- Supplied entries
"""
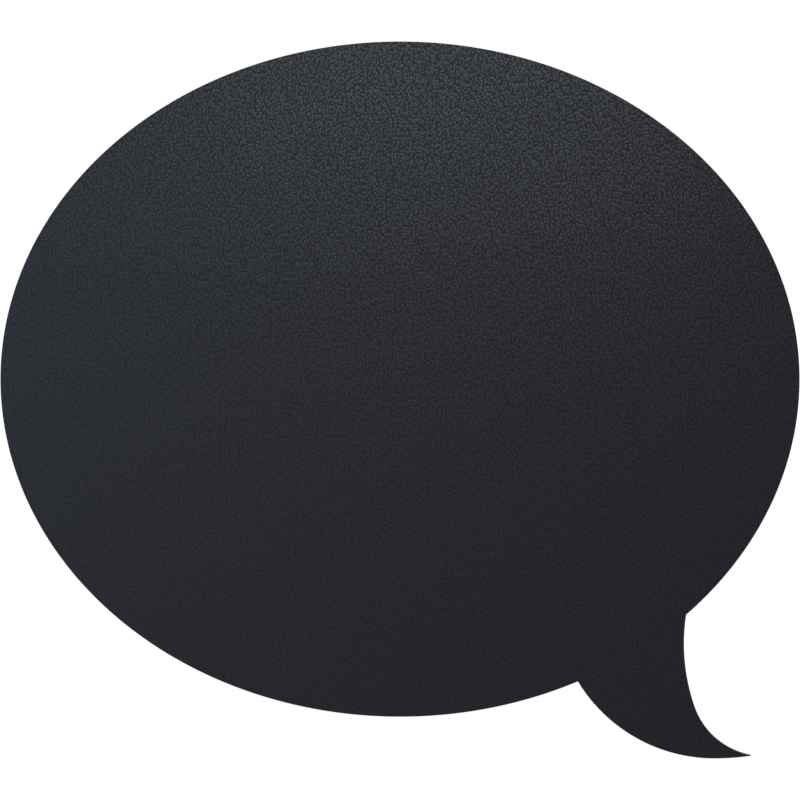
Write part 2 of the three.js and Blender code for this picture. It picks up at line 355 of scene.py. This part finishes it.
def makeZincSteel(look):
    made, shader = newMaterial("zincSteel", look["colour"], look["roughness"][0], metallic=1)
    clouds = noise(made, place(made), **look["clouds"])
    colour = blendColours(made, rescale(made, clouds, *whole), look["colour"], look["dullColour"])
    link(made, colour, shader.inputs["Base Color"])
    streaks = noise(made, place(made, look["streakStretch"]), **look["streaks"])
    link(made, rescale(made, streaks, *look["roughness"]), shader.inputs["Roughness"])
    link(made, relief(made, streaks, look["streakDepth"]), shader.inputs["Normal"])
    return made


nickelFinish = {
    "colour": (206, 202, 192),
    "dullColour": (190, 185, 174),
    "roughness": (0.18, 0.24),
    "clouds": {"size": 0.006, "detail": 5, "roughness": 0.65},
    "scratches": {"size": 0.0006},
    "scratchDepth": 0.0000005,
}


def makeNickelWire(look):
    made, shader = newMaterial("nickelWire", look["colour"], look["roughness"][0], metallic=1)
    clouds = noise(made, place(made), **look["clouds"])
    colour = blendColours(made, rescale(made, clouds, *whole), look["colour"], look["dullColour"])
    link(made, colour, shader.inputs["Base Color"])
    link(made, rescale(made, clouds, *look["roughness"]), shader.inputs["Roughness"])
    scratches = noise(made, place(made), **look["scratches"])
    link(made, relief(made, scratches, look["scratchDepth"]), shader.inputs["Normal"])
    return made


yellowZincFinish = {
    "colour": (208, 186, 122),
    "tintColour": (186, 178, 150),
    "roughness": (0.22, 0.4),
    "tints": {"size": 0.0022, "detail": 3},
    "grain": {"size": 0.0003},
    "grainDepth": 0.000005,
}


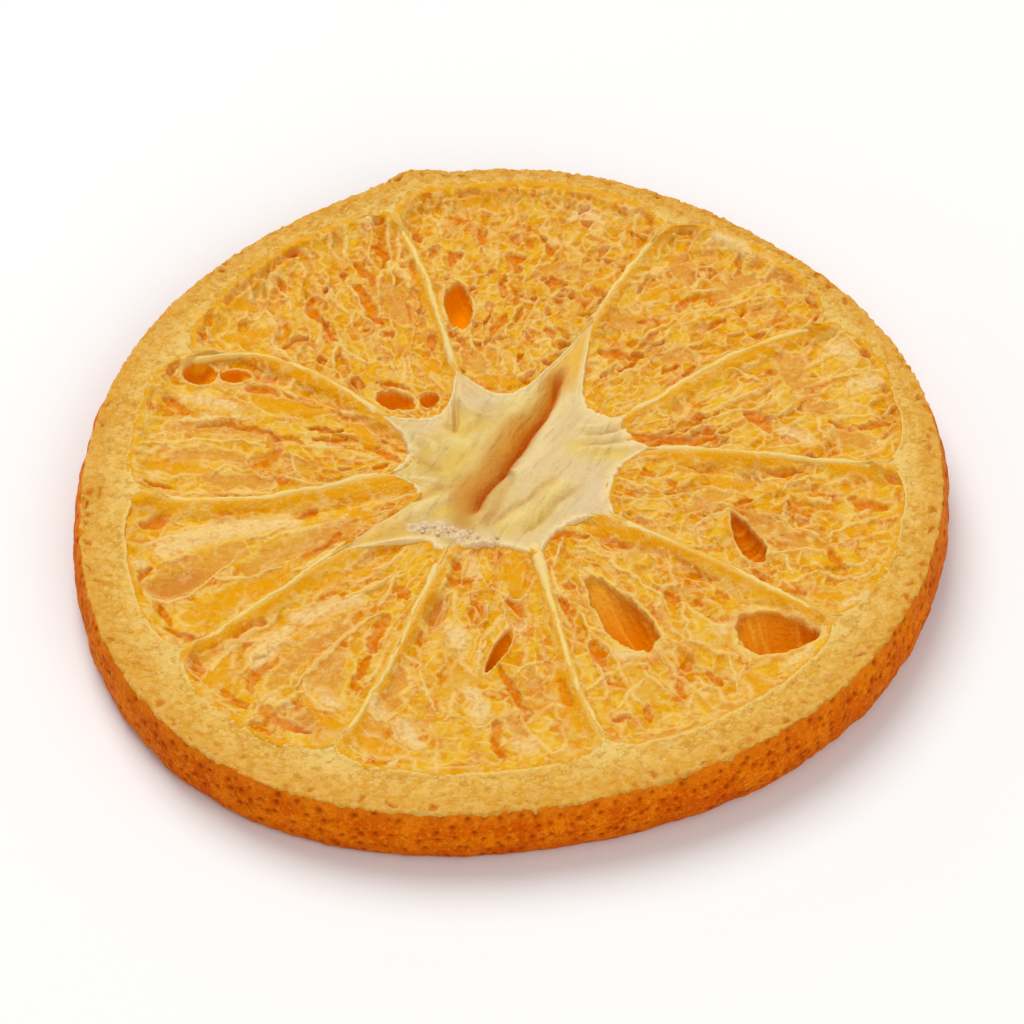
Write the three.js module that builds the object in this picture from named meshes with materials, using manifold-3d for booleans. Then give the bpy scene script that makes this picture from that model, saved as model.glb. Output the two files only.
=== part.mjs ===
// One slice of freeze-dried mandarin, lying on its lower cut face. Millimetres, +Z up.
// Everything is laid out in polar form about the core of the fruit, which sits a little off the middle of
// the slice: the core, ten wedges of pulp between membranes, and the rind round them, all one dry solid.
// The grid of the solid follows these borders, so each of them is a true edge or ridge.
import * as THREE from "three";
import { mergeVertices } from "three/addons/utils/BufferGeometryUtils.js";
import Module from "manifold-3d";

// Driving dimensions.
const RADIUS = 26; // of the round that the cut face nearly fills
const THICKNESS = 4.1; // of the rind, on average
const CORE = new THREE.Vector2(0.2, 1.87); // from the middle of the round
const PULP_SINK = 0.62; // how far the dry pulp lies below the rind
const CORE_SINK = 0.3; // the same for the core
const UNDER_SINK = 0.35; // the same on the lower face, so that the slice rests on its rind

// Uneven drying: [waves round the slice, height of the wave, where its crest is in degrees].
const OUTLINE_WAVES = [
  [2, 0.53, 46],
  [3, 0.56, -11],
  [4, 0.16, -36],
  [5, 0.17, 17],
];
const CORNER = { bearing: 104, out: 0.72, spread: 5 }; // the one corner in the outline
const TOP_WAVES = [
  [1, 0.3, 330],
  [3, 0.12, 330],
  [5, 0.05, 20],
];

// The rind is widest at the front and thinnest at the back right. Peel and white together.
const RIND_WIDTH = { average: 2.75, front: 0.8, left: 0.2 };
const RIND_THIN = { bearing: 45, less: 0.45, spread: 28 };

// A membrane leaves the core at `from`, passes `mid` half way and meets the rind at `to`, in degrees.
// `arm` is how far the core's white pith runs out along it, and `lobe` the core's radius in the next wedge.
const MEMBRANES = [
  { from: 10, mid: 3.5, to: 0, arm: 8.6, lobe: 7.2 },
  { from: 31, mid: 34, to: 31.5, arm: 8.4, lobe: 6.6 },
  { from: 67, mid: 66, to: 64, arm: 13.6, lobe: 5.9 },
  { from: 111, mid: 108, to: 108.7, arm: 9.3, lobe: 6.1 },
  { from: 150, mid: 146, to: 153.5, arm: 9.2, lobe: 5.8 },
  { from: 182, mid: 188, to: 184.5, arm: 7.6, lobe: 4.9 },
  { from: 213, mid: 216, to: 217, arm: 12.4, lobe: 6.8 },
  { from: 241, mid: 245.3, to: 245, arm: 7.9, lobe: 6.0 },
  { from: 284.5, mid: 283.2, to: 284.4, arm: 7.4, lobe: 5.7 },
  { from: 326.3, mid: 327.7, to: 327.2, arm: 7.9, lobe: 6.3 },
];
const ARM_HALF_ANGLE = 7; // degrees over which an arm of the core narrows
const CUSP = { reach: 1.3, halfWidth: 0.8 }; // the rind's fillet at the end of a membrane
const SCALLOP = 0.25; // how far the end of a wedge bulges into the rind
const MEMBRANE = { height: 0.42, halfWidth: 0.34, heightBelow: 0.2 };
const ARM_HEIGHT = 0.22; // of the core's arms above its lobes

// Burst juice sacs, open and deep, then hollows still closed by a film. Each is an ellipse given as
// [bearing and distance from the core, half length, half width, turn from the radius, depth].
const PITS = [
  [157.4, 20.1, 1.05, 1.0, 23, 1.5],
  [155.2, 18.1, 0.9, 0.62, 28, 1.2],
  [140.1, 8.2, 1.49, 0.75, 16, 1.3],
  [103.1, 13.2, 1.94, 0.85, -6, 2.1],
  [337.6, 15.5, 1.86, 0.62, -35, 1.6],
  [300.4, 13.0, 3.7, 1.4, 5, 1.6],
  [300.6, 15.1, 2.1, 1.65, 6, 1.8],
  [318.1, 20.3, 1.6, 1.5, 36, 1.9],
  [321.6, 21.1, 2.3, 1.15, 42, 1.6],
  [267.8, 15.1, 1.78, 0.5, -20, 1.5],
];
const HOLLOWS = [
  [204, 21.3, 2.3, 1.1, 4, 0.6],
  [238.2, 23.2, 1.5, 1.1, 90, 0.4],
  [249, 11.9, 1.5, 0.7, 6, 0.6],
  [357, 14.6, 1.6, 0.9, 60, 0.3],
];
const HOLLOW_SIDE = { from: 0.4, to: 1.2 }; // shares of the ellipse between which a hollow's side rises

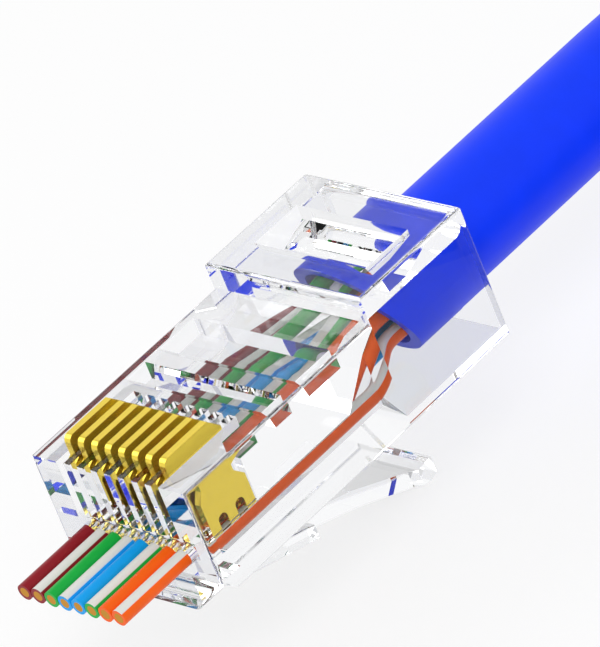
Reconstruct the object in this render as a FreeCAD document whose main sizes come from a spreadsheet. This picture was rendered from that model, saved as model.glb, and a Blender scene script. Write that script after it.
"""
- Exercise description
Output each record precisely as given.

- Solution to this task
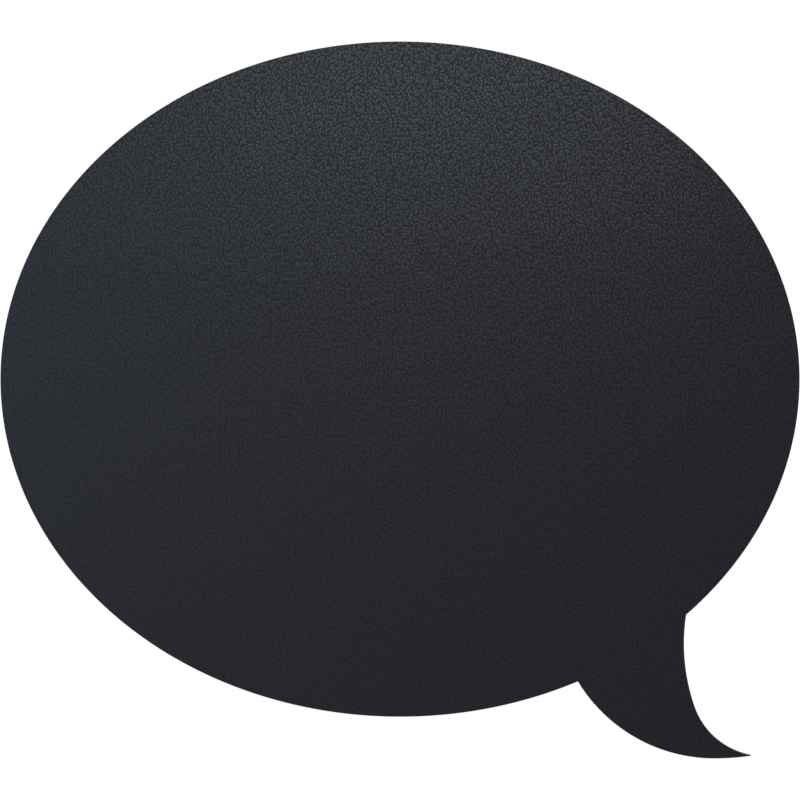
Write part 2 of the three.js and Blender code for this picture. It picks up at line 355 of scene.py. This part finishes it.
def makeZincSteel(look):
    made, shader = newMaterial("zincSteel", look["colour"], look["roughness"][0], metallic=1)
    clouds = noise(made, place(made), **look["clouds"])
    colour = blendColours(made, rescale(made, clouds, *whole), look["colour"], look["dullColour"])
    link(made, colour, shader.inputs["Base Color"])
    streaks = noise(made, place(made, look["streakStretch"]), **look["streaks"])
    link(made, rescale(made, streaks, *look["roughness"]), shader.inputs["Roughness"])
    link(made, relief(made, streaks, look["streakDepth"]), shader.inputs["Normal"])
    return made


nickelFinish = {
    "colour": (206, 202, 192),
    "dullColour": (190, 185, 174),
    "roughness": (0.18, 0.24),
    "clouds": {"size": 0.006, "detail": 5, "roughness": 0.65},
    "scratches": {"size": 0.0006},
    "scratchDepth": 0.0000005,
}


def makeNickelWire(look):
    made, shader = newMaterial("nickelWire", look["colour"], look["roughness"][0], metallic=1)
    clouds = noise(made, place(made), **look["clouds"])
    colour = blendColours(made, rescale(made, clouds, *whole), look["colour"], look["dullColour"])
    link(made, colour, shader.inputs["Base Color"])
    link(made, rescale(made, clouds, *look["roughness"]), shader.inputs["Roughness"])
    scratches = noise(made, place(made), **look["scratches"])
    link(made, relief(made, scratches, look["scratchDepth"]), shader.inputs["Normal"])
    return made


yellowZincFinish = {
    "colour": (208, 186, 122),
    "tintColour": (186, 178, 150),
    "roughness": (0.22, 0.4),
    "tints": {"size": 0.0022, "detail": 3},
    "grain": {"size": 0.0003},
    "grainDepth": 0.000005,
}


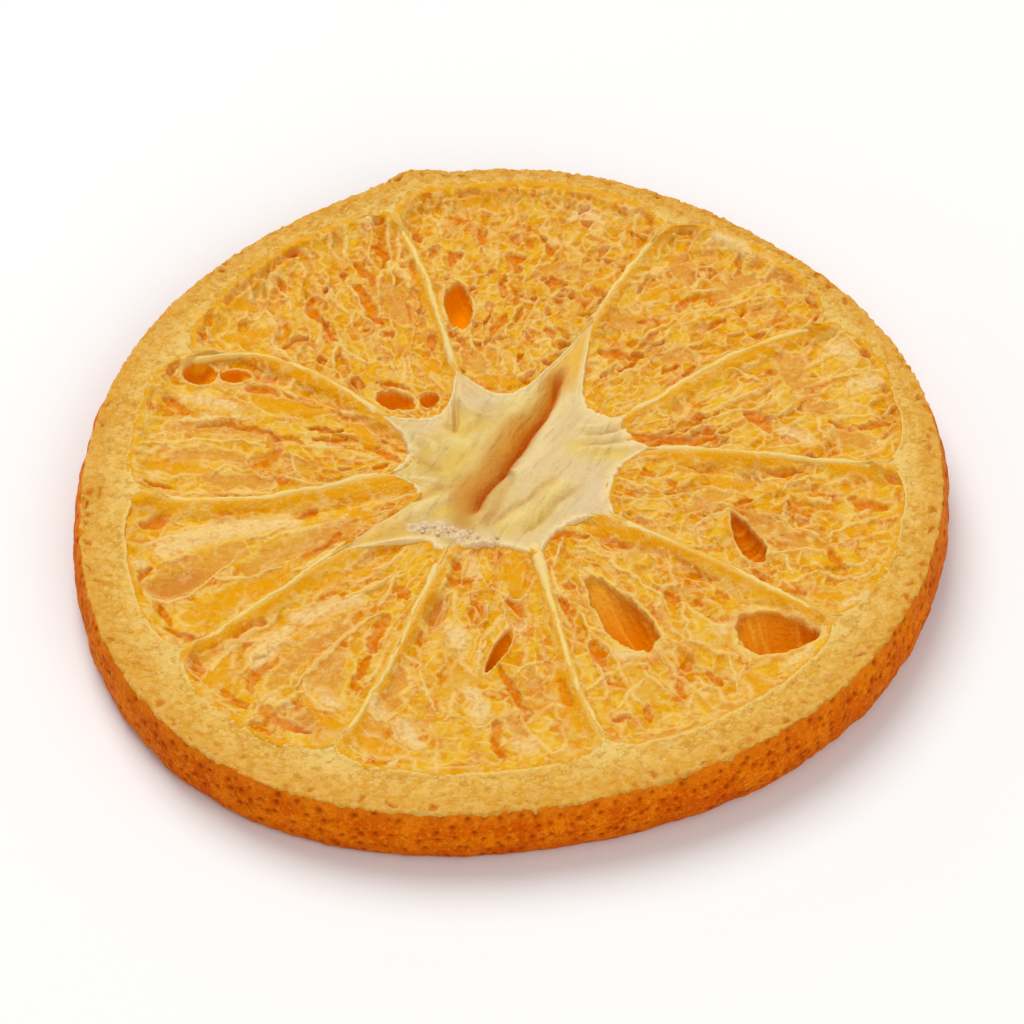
Write the three.js module that builds the object in this picture from named meshes with materials, using manifold-3d for booleans. Then give the bpy scene script that makes this picture from that model, saved as model.glb. Output the two files only.
=== part.mjs ===
// One slice of freeze-dried mandarin, lying on its lower cut face. Millimetres, +Z up.
// Everything is laid out in polar form about the core of the fruit, which sits a little off the middle of
// the slice: the core, ten wedges of pulp between membranes, and the rind round them, all one dry solid.
// The grid of the solid follows these borders, so each of them is a true edge or ridge.
import * as THREE from "three";
import { mergeVertices } from "three/addons/utils/BufferGeometryUtils.js";
import Module from "manifold-3d";

// Driving dimensions.
const RADIUS = 26; // of the round that the cut face nearly fills
const THICKNESS = 4.1; // of the rind, on average
const CORE = new THREE.Vector2(0.2, 1.87); // from the middle of the round
const PULP_SINK = 0.62; // how far the dry pulp lies below the rind
const CORE_SINK = 0.3; // the same for the core
const UNDER_SINK = 0.35; // the same on the lower face, so that the slice rests on its rind

// Uneven drying: [waves round the slice, height of the wave, where its crest is in degrees].
const OUTLINE_WAVES = [
  [2, 0.53, 46],
  [3, 0.56, -11],
  [4, 0.16, -36],
  [5, 0.17, 17],
];
const CORNER = { bearing: 104, out: 0.72, spread: 5 }; // the one corner in the outline
const TOP_WAVES = [
  [1, 0.3, 330],
  [3, 0.12, 330],
  [5, 0.05, 20],
];

// The rind is widest at the front and thinnest at the back right. Peel and white together.
const RIND_WIDTH = { average: 2.75, front: 0.8, left: 0.2 };
const RIND_THIN = { bearing: 45, less: 0.45, spread: 28 };

// A membrane leaves the core at `from`, passes `mid` half way and meets the rind at `to`, in degrees.
// `arm` is how far the core's white pith runs out along it, and `lobe` the core's radius in the next wedge.
const MEMBRANES = [
  { from: 10, mid: 3.5, to: 0, arm: 8.6, lobe: 7.2 },
  { from: 31, mid: 34, to: 31.5, arm: 8.4, lobe: 6.6 },
  { from: 67, mid: 66, to: 64, arm: 13.6, lobe: 5.9 },
  { from: 111, mid: 108, to: 108.7, arm: 9.3, lobe: 6.1 },
  { from: 150, mid: 146, to: 153.5, arm: 9.2, lobe: 5.8 },
  { from: 182, mid: 188, to: 184.5, arm: 7.6, lobe: 4.9 },
  { from: 213, mid: 216, to: 217, arm: 12.4, lobe: 6.8 },
  { from: 241, mid: 245.3, to: 245, arm: 7.9, lobe: 6.0 },
  { from: 284.5, mid: 283.2, to: 284.4, arm: 7.4, lobe: 5.7 },
  { from: 326.3, mid: 327.7, to: 327.2, arm: 7.9, lobe: 6.3 },
];
const ARM_HALF_ANGLE = 7; // degrees over which an arm of the core narrows
const CUSP = { reach: 1.3, halfWidth: 0.8 }; // the rind's fillet at the end of a membrane
const SCALLOP = 0.25; // how far the end of a wedge bulges into the rind
const MEMBRANE = { height: 0.42, halfWidth: 0.34, heightBelow: 0.2 };
const ARM_HEIGHT = 0.22; // of the core's arms above its lobes

// Burst juice sacs, open and deep, then hollows still closed by a film. Each is an ellipse given as
// [bearing and distance from the core, half length, half width, turn from the radius, depth].
const PITS = [
  [157.4, 20.1, 1.05, 1.0, 23, 1.5],
  [155.2, 18.1, 0.9, 0.62, 28, 1.2],
  [140.1, 8.2, 1.49, 0.75, 16, 1.3],
  [103.1, 13.2, 1.94, 0.85, -6, 2.1],
  [337.6, 15.5, 1.86, 0.62, -35, 1.6],
  [300.4, 13.0, 3.7, 1.4, 5, 1.6],
  [300.6, 15.1, 2.1, 1.65, 6, 1.8],
  [318.1, 20.3, 1.6, 1.5, 36, 1.9],
  [321.6, 21.1, 2.3, 1.15, 42, 1.6],
  [267.8, 15.1, 1.78, 0.5, -20, 1.5],
];
const HOLLOWS = [
  [204, 21.3, 2.3, 1.1, 4, 0.6],
  [238.2, 23.2, 1.5, 1.1, 90, 0.4],
  [249, 11.9, 1.5, 0.7, 6, 0.6],
  [357, 14.6, 1.6, 0.9, 60, 0.3],
];
const HOLLOW_SIDE = { from: 0.4, to: 1.2 }; // shares of the ellipse between which a hollow's side rises

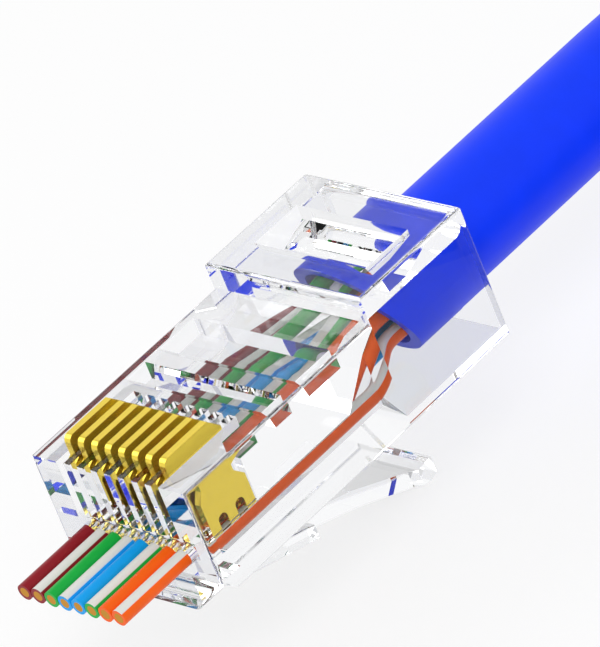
Reconstruct the object in this render as a FreeCAD document whose main sizes come from a spreadsheet. This picture was rendered from that model, saved as model.glb, and a Blender scene script. Write that script after it.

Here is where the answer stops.